◆ PROBLEM STATEMENT ◆
Extract, word for word, every line from the one containing "obj.matrix_world = Matrix.Identity(4)" through the one containing "# under one", with both end lines kept.
====== DATA SUPPLIED
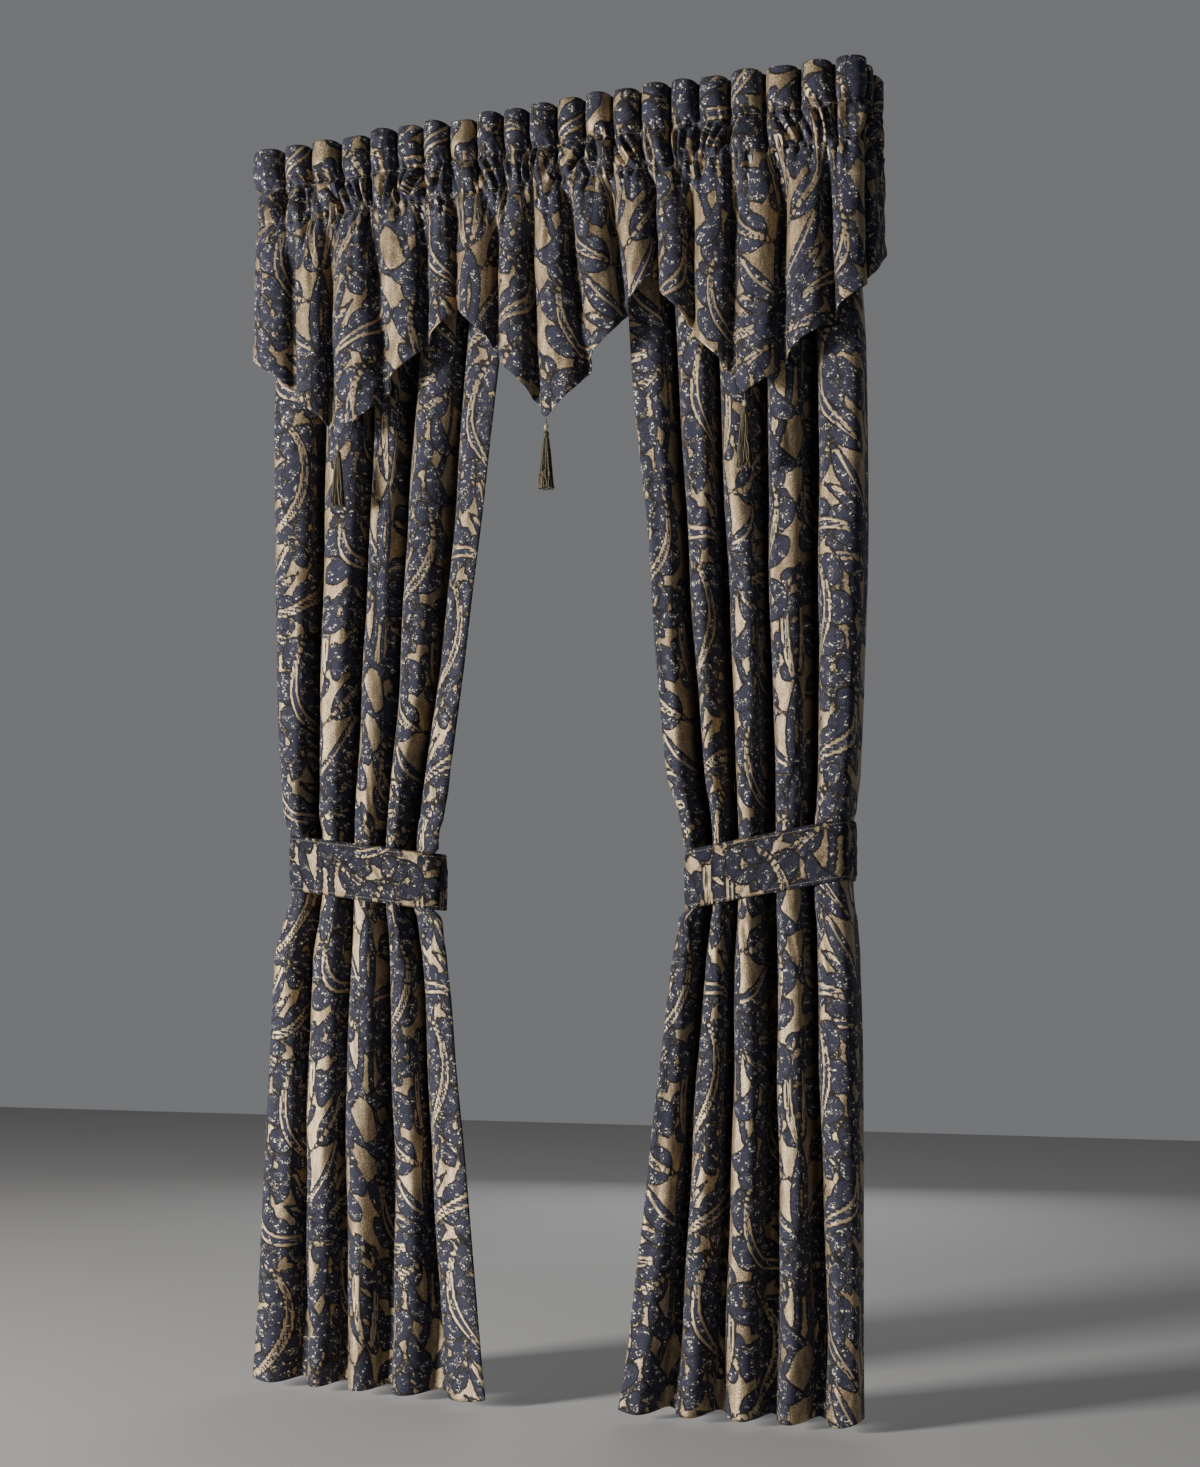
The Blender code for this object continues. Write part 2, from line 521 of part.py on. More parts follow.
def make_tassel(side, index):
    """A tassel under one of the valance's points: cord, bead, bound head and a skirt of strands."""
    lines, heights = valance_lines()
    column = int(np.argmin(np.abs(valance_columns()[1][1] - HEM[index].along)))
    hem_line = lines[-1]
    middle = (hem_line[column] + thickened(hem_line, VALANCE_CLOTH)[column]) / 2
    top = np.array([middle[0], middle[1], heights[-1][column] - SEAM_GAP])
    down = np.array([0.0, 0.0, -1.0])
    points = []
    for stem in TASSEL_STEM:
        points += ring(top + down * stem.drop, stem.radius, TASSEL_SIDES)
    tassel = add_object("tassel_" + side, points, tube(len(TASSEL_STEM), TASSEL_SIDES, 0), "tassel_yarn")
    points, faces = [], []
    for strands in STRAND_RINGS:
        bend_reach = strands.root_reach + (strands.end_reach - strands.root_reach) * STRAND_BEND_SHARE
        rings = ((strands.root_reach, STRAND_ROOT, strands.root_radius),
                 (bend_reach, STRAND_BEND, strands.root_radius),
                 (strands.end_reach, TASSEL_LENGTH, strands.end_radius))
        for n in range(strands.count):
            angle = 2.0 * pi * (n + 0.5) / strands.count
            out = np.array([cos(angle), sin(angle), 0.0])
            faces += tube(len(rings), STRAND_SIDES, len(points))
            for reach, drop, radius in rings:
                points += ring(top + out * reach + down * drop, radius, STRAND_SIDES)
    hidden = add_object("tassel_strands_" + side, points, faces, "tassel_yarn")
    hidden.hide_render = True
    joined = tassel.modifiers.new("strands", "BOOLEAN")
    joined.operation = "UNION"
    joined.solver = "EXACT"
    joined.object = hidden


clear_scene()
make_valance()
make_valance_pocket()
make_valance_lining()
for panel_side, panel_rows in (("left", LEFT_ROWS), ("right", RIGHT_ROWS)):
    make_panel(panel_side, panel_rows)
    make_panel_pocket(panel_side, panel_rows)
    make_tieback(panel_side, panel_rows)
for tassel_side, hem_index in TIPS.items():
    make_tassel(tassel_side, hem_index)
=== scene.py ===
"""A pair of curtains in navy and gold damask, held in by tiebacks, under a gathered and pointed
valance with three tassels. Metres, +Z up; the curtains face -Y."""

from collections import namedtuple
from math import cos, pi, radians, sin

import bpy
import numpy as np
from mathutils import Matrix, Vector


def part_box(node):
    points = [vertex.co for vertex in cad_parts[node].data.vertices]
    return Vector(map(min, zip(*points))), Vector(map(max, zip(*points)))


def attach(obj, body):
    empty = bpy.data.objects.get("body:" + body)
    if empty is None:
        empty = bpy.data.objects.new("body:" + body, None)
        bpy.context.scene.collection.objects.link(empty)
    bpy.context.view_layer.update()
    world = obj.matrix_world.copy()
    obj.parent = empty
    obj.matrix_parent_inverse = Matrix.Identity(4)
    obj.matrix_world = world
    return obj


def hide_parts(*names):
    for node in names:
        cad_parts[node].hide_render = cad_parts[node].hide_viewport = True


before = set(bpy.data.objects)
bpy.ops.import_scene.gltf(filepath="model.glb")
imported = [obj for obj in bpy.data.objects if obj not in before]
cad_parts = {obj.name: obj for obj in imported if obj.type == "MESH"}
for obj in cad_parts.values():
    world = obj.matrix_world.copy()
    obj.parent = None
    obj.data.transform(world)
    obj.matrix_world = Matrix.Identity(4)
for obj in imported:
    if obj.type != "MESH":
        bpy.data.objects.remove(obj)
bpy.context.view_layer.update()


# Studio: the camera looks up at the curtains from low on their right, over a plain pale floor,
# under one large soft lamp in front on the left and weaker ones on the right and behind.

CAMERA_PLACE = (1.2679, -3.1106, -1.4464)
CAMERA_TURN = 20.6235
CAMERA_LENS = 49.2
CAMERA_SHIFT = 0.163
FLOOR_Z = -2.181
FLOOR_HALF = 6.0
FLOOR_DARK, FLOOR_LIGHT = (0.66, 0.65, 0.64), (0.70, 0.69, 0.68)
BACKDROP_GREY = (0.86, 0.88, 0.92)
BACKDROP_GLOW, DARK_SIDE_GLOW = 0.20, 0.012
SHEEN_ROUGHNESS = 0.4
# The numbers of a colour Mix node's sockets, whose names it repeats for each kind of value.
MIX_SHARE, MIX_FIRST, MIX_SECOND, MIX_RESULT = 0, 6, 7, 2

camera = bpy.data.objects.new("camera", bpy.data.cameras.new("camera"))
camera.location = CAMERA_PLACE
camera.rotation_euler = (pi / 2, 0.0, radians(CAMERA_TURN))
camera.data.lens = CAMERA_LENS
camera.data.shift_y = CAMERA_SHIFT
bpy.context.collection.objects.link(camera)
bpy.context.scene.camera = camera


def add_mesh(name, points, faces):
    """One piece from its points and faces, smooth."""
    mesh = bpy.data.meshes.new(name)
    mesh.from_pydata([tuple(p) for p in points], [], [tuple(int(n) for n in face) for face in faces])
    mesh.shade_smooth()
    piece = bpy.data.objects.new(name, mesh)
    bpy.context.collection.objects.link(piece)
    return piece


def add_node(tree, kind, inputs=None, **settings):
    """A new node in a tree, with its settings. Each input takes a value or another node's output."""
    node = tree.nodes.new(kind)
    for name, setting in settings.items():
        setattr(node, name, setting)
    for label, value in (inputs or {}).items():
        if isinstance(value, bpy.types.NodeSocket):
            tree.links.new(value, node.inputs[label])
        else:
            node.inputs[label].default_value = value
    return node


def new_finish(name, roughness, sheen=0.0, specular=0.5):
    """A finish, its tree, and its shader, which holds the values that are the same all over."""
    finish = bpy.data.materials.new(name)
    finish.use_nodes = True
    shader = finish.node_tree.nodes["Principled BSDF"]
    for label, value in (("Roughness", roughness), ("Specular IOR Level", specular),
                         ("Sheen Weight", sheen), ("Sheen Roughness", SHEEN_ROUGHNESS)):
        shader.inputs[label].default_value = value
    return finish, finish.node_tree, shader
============
====== DATA SUPPLIED
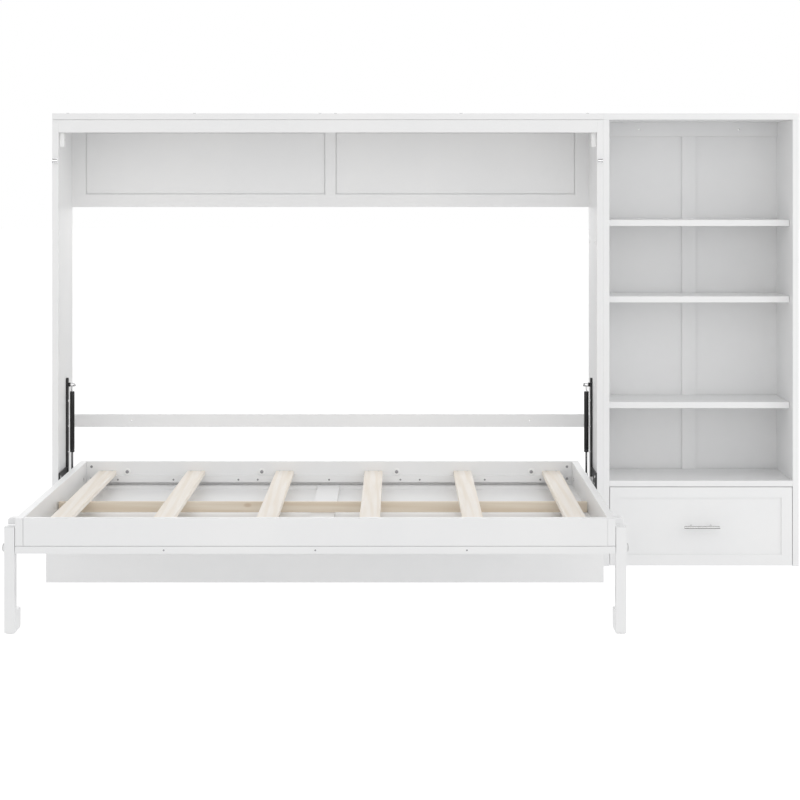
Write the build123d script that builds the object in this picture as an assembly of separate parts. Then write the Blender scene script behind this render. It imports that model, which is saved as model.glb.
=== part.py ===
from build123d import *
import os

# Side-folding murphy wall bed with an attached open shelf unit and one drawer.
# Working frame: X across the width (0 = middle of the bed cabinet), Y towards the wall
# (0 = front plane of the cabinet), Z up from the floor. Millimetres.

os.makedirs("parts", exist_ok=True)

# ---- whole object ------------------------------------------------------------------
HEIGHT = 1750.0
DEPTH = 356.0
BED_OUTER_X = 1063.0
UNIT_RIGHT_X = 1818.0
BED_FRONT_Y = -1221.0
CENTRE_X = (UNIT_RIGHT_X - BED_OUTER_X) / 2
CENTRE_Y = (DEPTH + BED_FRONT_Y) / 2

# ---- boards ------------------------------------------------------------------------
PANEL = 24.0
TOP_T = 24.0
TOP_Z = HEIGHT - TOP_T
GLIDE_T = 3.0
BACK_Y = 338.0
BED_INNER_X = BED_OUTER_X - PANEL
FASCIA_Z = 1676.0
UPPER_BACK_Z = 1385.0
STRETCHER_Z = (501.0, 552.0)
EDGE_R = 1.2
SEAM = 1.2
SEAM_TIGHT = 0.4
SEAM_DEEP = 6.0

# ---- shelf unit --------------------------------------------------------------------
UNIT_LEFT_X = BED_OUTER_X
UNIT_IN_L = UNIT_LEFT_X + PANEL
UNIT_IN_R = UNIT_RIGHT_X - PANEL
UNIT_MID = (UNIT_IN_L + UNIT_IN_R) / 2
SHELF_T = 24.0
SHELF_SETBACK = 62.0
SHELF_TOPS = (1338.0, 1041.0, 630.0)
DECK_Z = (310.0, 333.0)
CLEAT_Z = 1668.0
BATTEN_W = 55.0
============
====== DATA SUPPLIED
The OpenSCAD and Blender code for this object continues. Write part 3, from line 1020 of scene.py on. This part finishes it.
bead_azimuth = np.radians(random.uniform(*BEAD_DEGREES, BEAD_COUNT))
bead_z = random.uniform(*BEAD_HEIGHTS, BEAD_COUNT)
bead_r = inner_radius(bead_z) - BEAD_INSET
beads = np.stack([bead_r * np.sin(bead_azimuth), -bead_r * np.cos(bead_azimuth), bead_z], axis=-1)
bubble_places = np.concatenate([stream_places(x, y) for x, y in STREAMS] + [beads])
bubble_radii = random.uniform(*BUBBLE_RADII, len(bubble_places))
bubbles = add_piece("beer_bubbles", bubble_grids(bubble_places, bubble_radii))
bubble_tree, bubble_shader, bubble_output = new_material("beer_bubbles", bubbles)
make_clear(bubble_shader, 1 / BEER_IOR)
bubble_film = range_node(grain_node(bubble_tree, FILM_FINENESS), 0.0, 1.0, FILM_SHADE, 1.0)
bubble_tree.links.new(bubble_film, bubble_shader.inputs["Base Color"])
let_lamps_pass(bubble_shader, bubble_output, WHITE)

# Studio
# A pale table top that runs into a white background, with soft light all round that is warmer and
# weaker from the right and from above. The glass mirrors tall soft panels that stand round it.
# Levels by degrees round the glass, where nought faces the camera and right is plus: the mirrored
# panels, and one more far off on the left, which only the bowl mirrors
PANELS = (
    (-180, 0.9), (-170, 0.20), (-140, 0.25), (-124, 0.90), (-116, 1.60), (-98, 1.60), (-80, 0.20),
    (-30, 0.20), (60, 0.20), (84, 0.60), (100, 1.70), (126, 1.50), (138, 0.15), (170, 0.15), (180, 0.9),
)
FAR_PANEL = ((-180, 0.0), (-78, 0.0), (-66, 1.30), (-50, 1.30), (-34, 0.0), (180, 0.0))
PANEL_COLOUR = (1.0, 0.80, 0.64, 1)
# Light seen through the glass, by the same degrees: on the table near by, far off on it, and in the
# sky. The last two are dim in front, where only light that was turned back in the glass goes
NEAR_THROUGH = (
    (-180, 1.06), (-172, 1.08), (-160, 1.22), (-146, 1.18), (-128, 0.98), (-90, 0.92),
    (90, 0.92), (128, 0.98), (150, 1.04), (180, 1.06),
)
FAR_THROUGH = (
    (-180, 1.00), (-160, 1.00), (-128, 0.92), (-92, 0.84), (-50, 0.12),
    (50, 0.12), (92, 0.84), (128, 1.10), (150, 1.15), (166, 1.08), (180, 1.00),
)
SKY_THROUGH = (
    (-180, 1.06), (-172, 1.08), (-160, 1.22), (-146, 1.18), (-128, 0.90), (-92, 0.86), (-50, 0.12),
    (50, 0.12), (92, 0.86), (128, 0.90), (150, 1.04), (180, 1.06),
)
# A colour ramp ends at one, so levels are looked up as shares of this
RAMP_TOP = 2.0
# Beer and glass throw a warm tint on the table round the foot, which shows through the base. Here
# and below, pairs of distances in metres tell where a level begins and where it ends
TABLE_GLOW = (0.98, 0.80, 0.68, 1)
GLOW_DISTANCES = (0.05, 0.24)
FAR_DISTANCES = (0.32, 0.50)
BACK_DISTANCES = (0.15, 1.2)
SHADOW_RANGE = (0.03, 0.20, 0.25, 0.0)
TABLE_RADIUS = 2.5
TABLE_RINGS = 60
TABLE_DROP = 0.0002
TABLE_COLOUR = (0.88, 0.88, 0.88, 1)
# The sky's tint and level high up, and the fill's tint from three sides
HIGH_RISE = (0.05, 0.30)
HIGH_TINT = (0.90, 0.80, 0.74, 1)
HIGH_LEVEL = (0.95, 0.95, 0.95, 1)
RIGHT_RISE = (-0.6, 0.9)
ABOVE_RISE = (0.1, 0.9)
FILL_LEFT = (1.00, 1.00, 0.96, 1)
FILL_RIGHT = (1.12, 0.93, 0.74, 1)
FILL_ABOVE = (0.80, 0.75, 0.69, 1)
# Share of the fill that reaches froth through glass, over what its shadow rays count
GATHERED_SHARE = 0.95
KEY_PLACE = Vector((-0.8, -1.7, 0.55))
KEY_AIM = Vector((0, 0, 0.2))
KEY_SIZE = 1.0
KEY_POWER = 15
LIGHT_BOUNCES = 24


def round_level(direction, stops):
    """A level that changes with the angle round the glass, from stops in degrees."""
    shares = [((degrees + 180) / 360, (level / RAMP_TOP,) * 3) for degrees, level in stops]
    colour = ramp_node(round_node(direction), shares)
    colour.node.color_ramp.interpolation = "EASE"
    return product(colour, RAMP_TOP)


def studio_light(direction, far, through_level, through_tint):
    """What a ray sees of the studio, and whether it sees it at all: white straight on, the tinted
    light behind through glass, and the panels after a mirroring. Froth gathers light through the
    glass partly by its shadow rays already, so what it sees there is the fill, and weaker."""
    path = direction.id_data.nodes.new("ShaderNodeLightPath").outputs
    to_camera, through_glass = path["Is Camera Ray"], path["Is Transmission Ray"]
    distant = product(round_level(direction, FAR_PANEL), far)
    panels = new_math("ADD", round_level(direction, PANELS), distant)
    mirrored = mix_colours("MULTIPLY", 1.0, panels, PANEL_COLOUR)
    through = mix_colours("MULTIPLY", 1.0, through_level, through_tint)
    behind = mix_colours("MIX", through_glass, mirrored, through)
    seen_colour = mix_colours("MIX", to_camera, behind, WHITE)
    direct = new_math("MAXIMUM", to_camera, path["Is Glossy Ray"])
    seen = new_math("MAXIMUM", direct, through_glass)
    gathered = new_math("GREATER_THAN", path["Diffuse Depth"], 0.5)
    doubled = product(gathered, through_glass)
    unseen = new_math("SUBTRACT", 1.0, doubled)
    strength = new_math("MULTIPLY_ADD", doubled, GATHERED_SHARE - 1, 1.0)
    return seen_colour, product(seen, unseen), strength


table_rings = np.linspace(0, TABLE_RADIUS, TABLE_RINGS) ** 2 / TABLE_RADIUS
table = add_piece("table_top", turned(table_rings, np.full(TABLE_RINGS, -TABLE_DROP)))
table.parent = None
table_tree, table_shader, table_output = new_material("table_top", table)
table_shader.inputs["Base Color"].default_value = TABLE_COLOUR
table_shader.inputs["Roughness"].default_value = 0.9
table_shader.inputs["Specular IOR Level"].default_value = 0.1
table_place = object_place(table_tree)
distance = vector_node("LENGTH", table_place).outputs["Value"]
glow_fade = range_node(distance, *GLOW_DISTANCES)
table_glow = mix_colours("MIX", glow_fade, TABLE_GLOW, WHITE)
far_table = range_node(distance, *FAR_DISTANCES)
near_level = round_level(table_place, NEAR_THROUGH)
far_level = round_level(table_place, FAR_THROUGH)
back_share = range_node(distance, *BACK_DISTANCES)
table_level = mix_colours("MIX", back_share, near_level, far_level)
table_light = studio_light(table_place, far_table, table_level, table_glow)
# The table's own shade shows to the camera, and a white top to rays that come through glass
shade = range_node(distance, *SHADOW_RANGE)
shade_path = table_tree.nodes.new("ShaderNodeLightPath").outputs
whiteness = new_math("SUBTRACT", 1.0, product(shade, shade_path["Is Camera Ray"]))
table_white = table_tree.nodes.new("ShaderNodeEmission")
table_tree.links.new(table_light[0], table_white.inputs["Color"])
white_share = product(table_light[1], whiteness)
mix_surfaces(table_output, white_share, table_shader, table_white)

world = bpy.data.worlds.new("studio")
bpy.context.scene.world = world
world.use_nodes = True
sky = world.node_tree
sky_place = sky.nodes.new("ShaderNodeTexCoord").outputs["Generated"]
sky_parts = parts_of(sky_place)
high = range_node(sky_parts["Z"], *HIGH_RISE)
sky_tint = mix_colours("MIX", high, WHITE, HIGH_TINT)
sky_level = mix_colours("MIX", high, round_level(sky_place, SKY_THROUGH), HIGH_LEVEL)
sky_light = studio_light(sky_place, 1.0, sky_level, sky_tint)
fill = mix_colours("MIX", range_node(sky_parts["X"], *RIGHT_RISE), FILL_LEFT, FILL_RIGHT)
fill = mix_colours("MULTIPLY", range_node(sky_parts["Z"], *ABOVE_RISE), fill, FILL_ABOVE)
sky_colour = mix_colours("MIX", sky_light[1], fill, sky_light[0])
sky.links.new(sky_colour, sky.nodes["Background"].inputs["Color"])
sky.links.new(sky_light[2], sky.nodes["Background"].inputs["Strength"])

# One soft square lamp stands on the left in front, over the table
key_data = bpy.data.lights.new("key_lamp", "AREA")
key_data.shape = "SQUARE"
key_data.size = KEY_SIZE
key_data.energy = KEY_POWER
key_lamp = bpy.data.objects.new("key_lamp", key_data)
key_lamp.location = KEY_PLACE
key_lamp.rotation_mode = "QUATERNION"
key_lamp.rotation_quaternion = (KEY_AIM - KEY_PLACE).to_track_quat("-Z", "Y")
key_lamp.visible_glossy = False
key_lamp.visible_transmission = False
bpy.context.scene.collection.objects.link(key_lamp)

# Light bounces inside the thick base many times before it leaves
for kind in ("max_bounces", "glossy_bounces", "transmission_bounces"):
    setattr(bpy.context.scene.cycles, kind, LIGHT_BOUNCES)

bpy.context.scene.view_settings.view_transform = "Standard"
============
◆ WRITTEN ANSWER ◆
    obj.matrix_world = Matrix.Identity(4)
for obj in imported:
    if obj.type != "MESH":
        bpy.data.objects.remove(obj)
bpy.context.view_layer.update()


# Studio: the camera looks up at the curtains from low on their right, over a plain pale floor,
# under one large soft lamp in front on the left and weaker ones on the right and behind.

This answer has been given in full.